WHAT THE TASK ASKS »
Copy all lines below containing "axes".
########################################
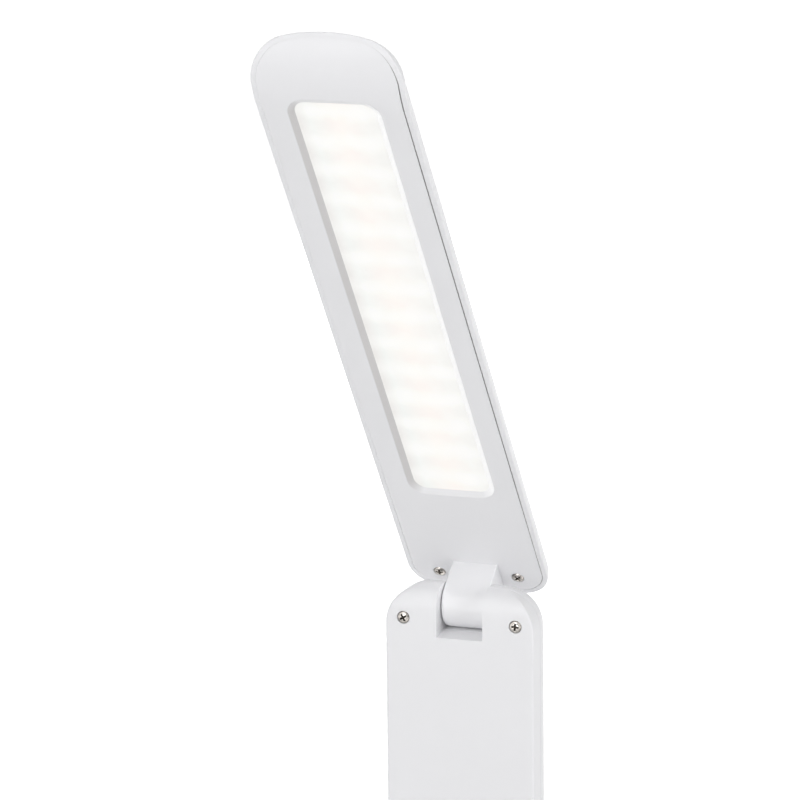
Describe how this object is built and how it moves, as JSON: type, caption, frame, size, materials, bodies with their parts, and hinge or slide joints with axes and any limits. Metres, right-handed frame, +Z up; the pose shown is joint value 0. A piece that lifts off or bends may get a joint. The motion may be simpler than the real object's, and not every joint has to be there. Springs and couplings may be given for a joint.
{
  "type": "folding desk lamp",
  "caption": "Slim folding desk lamp: weighted base, flat upright arm and a long light bar that hinges at both ends of the arm, with push buttons and a power inlet.",
  "frame": {"origin": "centre of the rubber pad's underside, where the lamp stands", "axes": "+Z up along the arm; -Y to the front, where the head reaches and the buttons are; +X to the right seen from the front"},
  "size_m": [0.105, 0.185, 0.4943],
  "materials": {
    "white_plastic": "moulded, semi-gloss",
    "frame_plastic": "moulded, plain",
    "diffuser_plastic": "milky, translucent, fine satin",
    "button_plastic": "moulded, satin",
    "black_plastic": "moulded, fine grain",
    "circuit_board": "solder mask over glass laminate",
    "led_board": "white solder mask over aluminium",
    "cool_led": "encapsulated, yellow phosphor",
    "warm_led": "encapsulated, amber phosphor",
    "lead_sheath": "extruded, soft",
    "rubber": "moulded, matt",
    "ballast_steel": "mill finish",
    "screw_nickel": "nickel plated",
    "hinge_steel": "zinc plated"
  },
  "bodies": {
    "base": {"base_shell": "white_plastic", "base_plate": "white_plastic", "rubber_pad": "rubber", "base_screws": "hinge_steel", "ballast_plate": "ballast_steel", "control_board": "circuit_board", "board_components": "black_plastic", "board_screws": "hinge_steel", "power_switch": "black_plastic", "tone_switch": "black_plastic", "power_inlet": "black_plastic", "inlet_lead": "lead_sheath", "base_lead": "lead_sheath", "base_knuckle": "white_plastic", "knuckle_bolts": "hinge_steel", "base_hinge_pin": "hinge_steel", "base_friction_washers": "hinge_steel", "base_disc_spring": "hinge_steel", "base_hinge_nut": "hinge_steel"},
    "arm": {"arm_back_shell": "white_plastic", "arm_front_cover": "white_plastic", "arm_upper_screws": "screw_nickel", "arm_lower_screws": "screw_nickel", "arm_lead": "lead_sheath", "head_hinge_brackets": "hinge_steel", "head_bracket_screws": "hinge_steel", "base_hinge_brackets": "hinge_steel", "base_bracket_screws": "hinge_steel"},
    "head": {"head_shell": "white_plastic", "head_cover": "white_plastic", "head_screws": "screw_nickel", "diffuser": "diffuser_plastic", "light_frame": "frame_plastic", "led_board": "led_board", "cool_leds": "cool_led", "warm_leds": "warm_led", "head_lead": "lead_sheath", "head_knuckle": "white_plastic", "knuckle_screws": "hinge_steel", "head_hinge_pin": "hinge_steel", "head_friction_washers": "hinge_steel", "head_disc_spring": "hinge_steel", "head_hinge_nut": "hinge_steel"},
    "power_button": {"power_button": "button_plastic", "power_plunger": "black_plastic"},
    "tone_button": {"tone_button": "button_plastic", "tone_plunger": "black_plastic"}
  },
  "joints": [
    {"name": "arm_fold", "type": "hinge", "parent": "base", "child": "arm", "pos_m": [0, 0.068, 0.0415], "axis": [1, 0, 0], "range_deg": [-15, 90]},
    {"name": "head_tilt", "type": "hinge", "parent": "arm", "child": "head", "pos_m": [0, 0.068, 0.2915], "axis": [1, 0, 0], "range_deg": [-36.5, 143.5]},
    {"name": "power_press", "type": "slide", "parent": "base", "child": "power_button", "axis": [0, 0, -1], "range_m": [0, 0.0006], "stiffness_N_per_m": 400, "springref_m": -0.001},
    {"name": "tone_press", "type": "slide", "parent": "base", "child": "tone_button", "axis": [0, 0, -1], "range_m": [0, 0.0006], "stiffness_N_per_m": 400, "springref_m": -0.001}
  ]
}
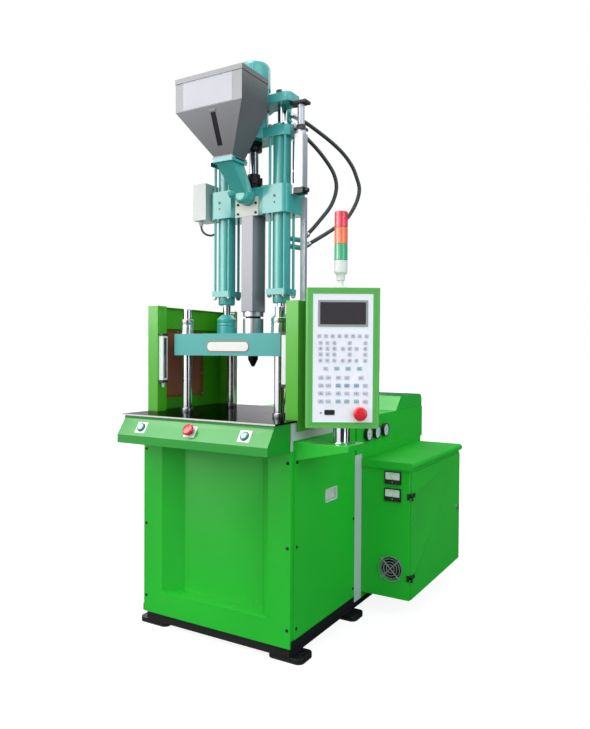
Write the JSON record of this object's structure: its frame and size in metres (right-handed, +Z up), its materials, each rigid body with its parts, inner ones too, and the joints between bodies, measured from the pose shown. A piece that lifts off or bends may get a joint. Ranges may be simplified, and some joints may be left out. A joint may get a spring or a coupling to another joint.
{
  "type": "vertical injection moulding machine",
  "caption": "Vertical injection moulding machine with a platen on tie bars, an upright injection unit and hopper, a side cabinet and a swivelling control panel.",
  "frame": {"origin": "middle of the footprint, on the floor under the feet", "axes": "+X to the operator's right, +Y to the back of the machine, +Z up"},
  "size_m": [0.932, 1.3864, 2.106],
  "materials": {
    "green_paint": "smooth gloss sprayed enamel, lightly orange-peeled",
    "teal_paint": "gloss machine enamel over castings",
    "black_paint": "satin black enamel",
    "grey_paint": "satin light grey enamel",
    "table_steel": "ground and blued, slightly reflective, bright edge",
    "bright_steel": "turned, bright",
    "chrome_bar": "hard chromed and polished",
    "stainless_sheet": "fine brushed stainless sheet",
    "cover_sheet": "brushed sheet, folded",
    "anodised": "clear anodised extrusion with black end caps",
    "dark_steel": "heat-darkened steel",
    "heater_steel": "bright jacket, heat tinted",
    "brown_acrylic": "tinted acrylic sheet",
    "white_plastic": "fine satin",
    "keypad_film": "printed membrane film, semi-gloss",
    "black_plastic": "satin moulded",
    "red_plastic": "moulded, glossy",
    "start_plastic": "moulded, glossy",
    "device_plastic": "moulded housings on a zinc-plated plate",
    "hose_rubber": "braided hydraulic hose, satin",
    "motor_paint": "satin grey-blue enamel"
  },
  "bodies": {
    "base": {"base_skid": "black_paint", "frame_posts": "grey_paint", "front_panel": "green_paint", "side_panels": "green_paint", "table_plate": "table_steel", "bed_plate": "grey_paint", "guide_bushes": "bright_steel", "console": "green_paint", "button_bezels": "chrome_bar", "guards": "green_paint", "guard_windows": "brown_acrylic", "light_curtains": "white_plastic", "clamp_cylinder": "teal_paint", "oil_tank": "green_paint", "pump_motor": "motor_paint", "rear_box": "green_paint", "rear_cover": "green_paint", "instrument_cases": "black_plastic", "cabinet": "green_paint", "switchgear": "device_plastic", "fan_guard": "chrome_bar", "panel_arm": "green_paint", "panel_pole": "chrome_bar"},
    "fan": {"fan_rotor": "black_plastic"},
    "door": {"cabinet_door": "green_paint"},
    "lock": {"door_lock": "bright_steel"},
    "start_button_left": {"start_button_left": "start_plastic"},
    "start_button_right": {"start_button_right": "start_plastic"},
    "console_stop": {"console_stop": "red_plastic"},
    "panel": {"panel_case": "green_paint", "panel_overlay": "keypad_film", "light_tower": "white_plastic"},
    "panel_stop": {"panel_stop": "red_plastic"},
    "platen": {"platen": "teal_paint", "tie_bars": "chrome_bar", "tie_bar_nuts": "bright_steel", "lower_crosshead": "teal_paint", "carriage_rods": "chrome_bar", "rod_caps": "teal_paint"},
    "carriage": {"carriage_cylinders": "teal_paint", "cross_block": "teal_paint", "injection_cylinders": "teal_paint", "barrel": "dark_steel", "nozzle": "dark_steel", "heater_cover": "cover_sheet", "band_heaters": "heater_steel", "hopper": "stainless_sheet", "feed_chute": "teal_paint", "junction_box": "grey_paint", "transducers": "anodised", "hose_upper": "hose_rubber", "hose_lower": "hose_rubber"},
    "injector": {"crosshead": "teal_paint", "injection_rods": "chrome_bar", "drive_motor": "teal_paint", "transducer_rod": "black_paint"},
    "screw": {"screw": "chrome_bar", "coupling": "black_paint"},
    "hopper_lid": {"hopper_lid": "stainless_sheet"},
    "slide_gate": {"slide_gate": "bright_steel"}
  },
  "joints": [
    {"name": "clamp_slide", "type": "slide", "parent": "base", "child": "platen", "axis": [0, 0, 1], "range_m": [-0.15, 0]},
    {"name": "nozzle_slide", "type": "slide", "parent": "platen", "child": "carriage", "axis": [0, 0, 1], "range_m": [0, 0.1]},
    {"name": "injection_slide", "type": "slide", "parent": "carriage", "child": "injector", "axis": [0, 0, 1], "range_m": [-0.07, 0], "deforming": ["hose_upper", "hose_lower"]},
    {"name": "screw_spin", "type": "hinge", "parent": "injector", "child": "screw", "pos_m": [-0.11096, -0.3015, 1.8], "axis": [0, 0, 1], "continuous": true},
    {"name": "hopper_lid_hinge", "type": "hinge", "parent": "carriage", "child": "hopper_lid", "pos_m": [-0.30526, -0.45, 2.0063], "axis": [0, -1, 0], "range_deg": [0, 105]},
    {"name": "gate_slide", "type": "slide", "parent": "carriage", "child": "slide_gate", "axis": [-1, 0, 0], "range_m": [0, 0.072]},
    {"name": "start_left_press", "type": "slide", "parent": "base", "child": "start_button_left", "axis": [0, 0.8297, -0.5582], "range_m": [0, 0.004], "stiffness_N_per_m": 600, "springref_m": -0.002},
    {"name": "start_right_press", "type": "slide", "parent": "base", "child": "start_button_right", "axis": [0, 0.8297, -0.5582], "range_m": [0, 0.004], "stiffness_N_per_m": 600, "springref_m": -0.002},
    {"name": "console_stop_press", "type": "slide", "parent": "base", "child": "console_stop", "axis": [0, 0.8297, -0.5582], "range_m": [0, 0.005], "stiffness_N_per_m": 600, "springref_m": -0.002},
    {"name": "panel_swivel", "type": "hinge", "parent": "base", "child": "panel", "pos_m": [0.34904, -0.4665, 0.782], "axis": [0, 0, 1], "range_deg": [-60, 60]},
    {"name": "panel_stop_press", "type": "slide", "parent": "panel", "child": "panel_stop", "axis": [-0.5075, 0.8616, 0], "range_m": [0, 0.005], "stiffness_N_per_m": 600, "springref_m": -0.002},
    {"name": "door_hinge", "type": "hinge", "parent": "base", "child": "door", "pos_m": [0.42204, -0.0085, 0.475], "axis": [0, 0, -1], "range_deg": [0, 110]},
    {"name": "lock_turn", "type": "hinge", "parent": "door", "child": "lock", "pos_m": [0.41504, 0.5845, 0.32], "axis": [-1, 0, 0], "range_deg": [0, 90]},
    {"name": "fan_spin", "type": "hinge", "parent": "base", "child": "fan", "pos_m": [0.33904, 0.0005, 0.19], "axis": [0, 1, 0], "continuous": true}
  ]
}
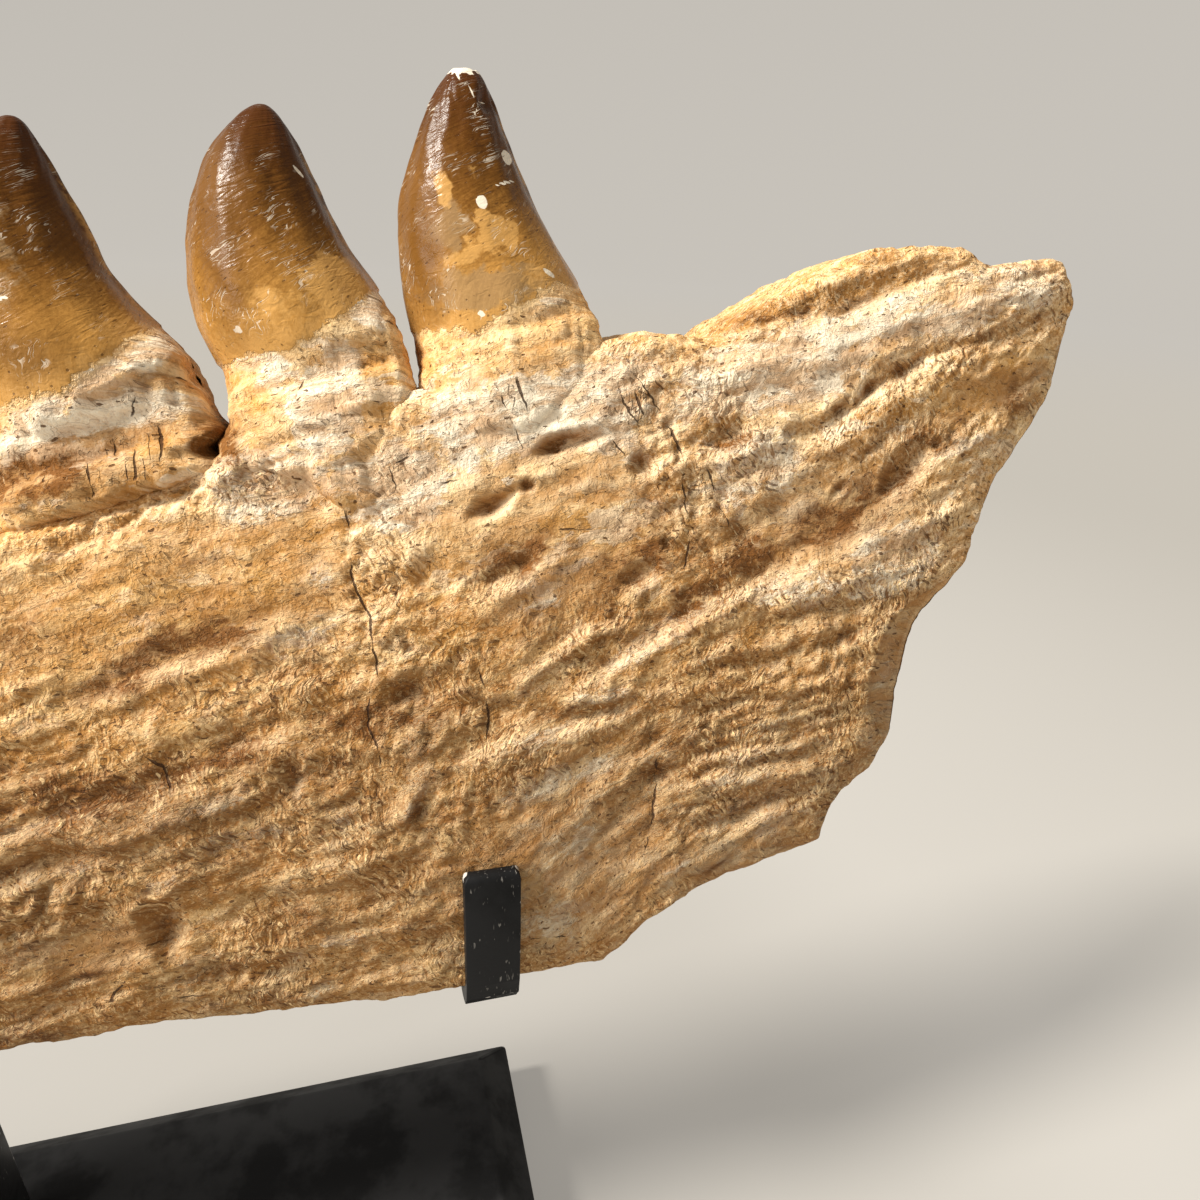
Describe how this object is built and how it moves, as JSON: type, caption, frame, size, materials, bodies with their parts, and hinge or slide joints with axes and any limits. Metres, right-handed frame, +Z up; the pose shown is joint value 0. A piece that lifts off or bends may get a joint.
########################################
WRITTEN REPLY »
Describe how this object is built and how it moves, as JSON: type, caption, frame, size, materials, bodies with their parts, and hinge or slide joints with axes and any limits. Metres, right-handed frame, +Z up; the pose shown is joint value 0. A piece that lifts off or bends may get a joint. The motion may be simpler than the real object's, and not every joint has to be there. Springs and couplings may be given for a joint.
  "frame": {"origin": "centre of the rubber pad's underside, where the lamp stands", "axes": "+Z up along the arm; -Y to the front, where the head reaches and the buttons are; +X to the right seen from the front"},
  "frame": {"origin": "middle of the footprint, on the floor under the feet", "axes": "+X to the operator's right, +Y to the back of the machine, +Z up"},
Describe how this object is built and how it moves, as JSON: type, caption, frame, size, materials, bodies with their parts, and hinge or slide joints with axes and any limits. Metres, right-handed frame, +Z up; the pose shown is joint value 0. A piece that lifts off or bends may get a joint.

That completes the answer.